Apple’s Find My iPhone feature helped rescue a young woman whose ex-boyfriend had bound her feet, legs, and mouth with duct tape and was trying to take her out of Pennsylvania.
Luckily, the victim was able to send a text message to her mom telling her she had been abducted. Mom quickly notified the police and pointed them right to her location.
“The victim’s mother related that she had been receiving text messages from her daughter requesting help. The mother was able to track the victim’s cell phone by utilizing the iCloud [and] Find My iPhone app,” according to a statement put out by the Pennsylvania state police.
By that time, the kidnapper had already made it 150 miles to the parking lot of a McDonald’s in Milesburg, Pennsylvania. Police were able to locate the victim and apprehend 18 year-old Joseph Boller who was charged him with kidnapping.
Now, the mother here deserves a lot praise for her quick-thinking in the face of the unimaginable. But so does the victim for activating the Find My iPhone feature on her phone in the first place.
Find My iPhone can be extremely useful in the case of kidnapping as long as the phone is still with the victim, but it is also very useful for those just trying to locate a missing phone, not a missing person. And setting up the feature is easy:
Go to Settings
Click on iCloud
Sign in or Create an Apple Account
Turn on Find My iPhone
If you lose your phone — let’s say you leave it in a taxi — you can go to Apple’s Find My iPhone page, plug in your iCloud password, and be presented with a map showing its location, among other features (like locking it or causing it to make a sound alerting whoever is nearby of its existence).

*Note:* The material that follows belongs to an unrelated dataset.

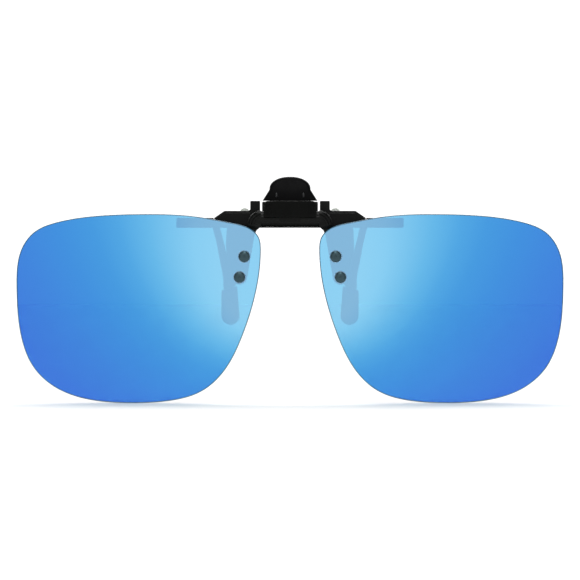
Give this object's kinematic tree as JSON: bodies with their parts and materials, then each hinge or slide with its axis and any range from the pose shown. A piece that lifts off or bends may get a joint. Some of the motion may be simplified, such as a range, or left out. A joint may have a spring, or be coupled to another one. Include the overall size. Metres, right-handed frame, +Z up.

Android users don’t have access to Find My iPhone, but the Android Device Manager (ADM) now provides the same capability. Just make sure your device is connected to your Google account and ADM is enabled in the Settings App, then as long as the phone has access to the internet, you should be able to track it.
Both Find My iPhone and the Android Device Manager allow you to lock your phone’s screen and even wipe all the device’s memory if you fear your phone has been taken.
As this kidnapping case illustrates, the location features can make a major difference in the case of an emergency. It’s worthwhile to provide a close friend or relative with login credentials to assist the police in case of emergency. After all, it’s not clear that Apple could help the police find your iPhone without your password, even if it wanted to.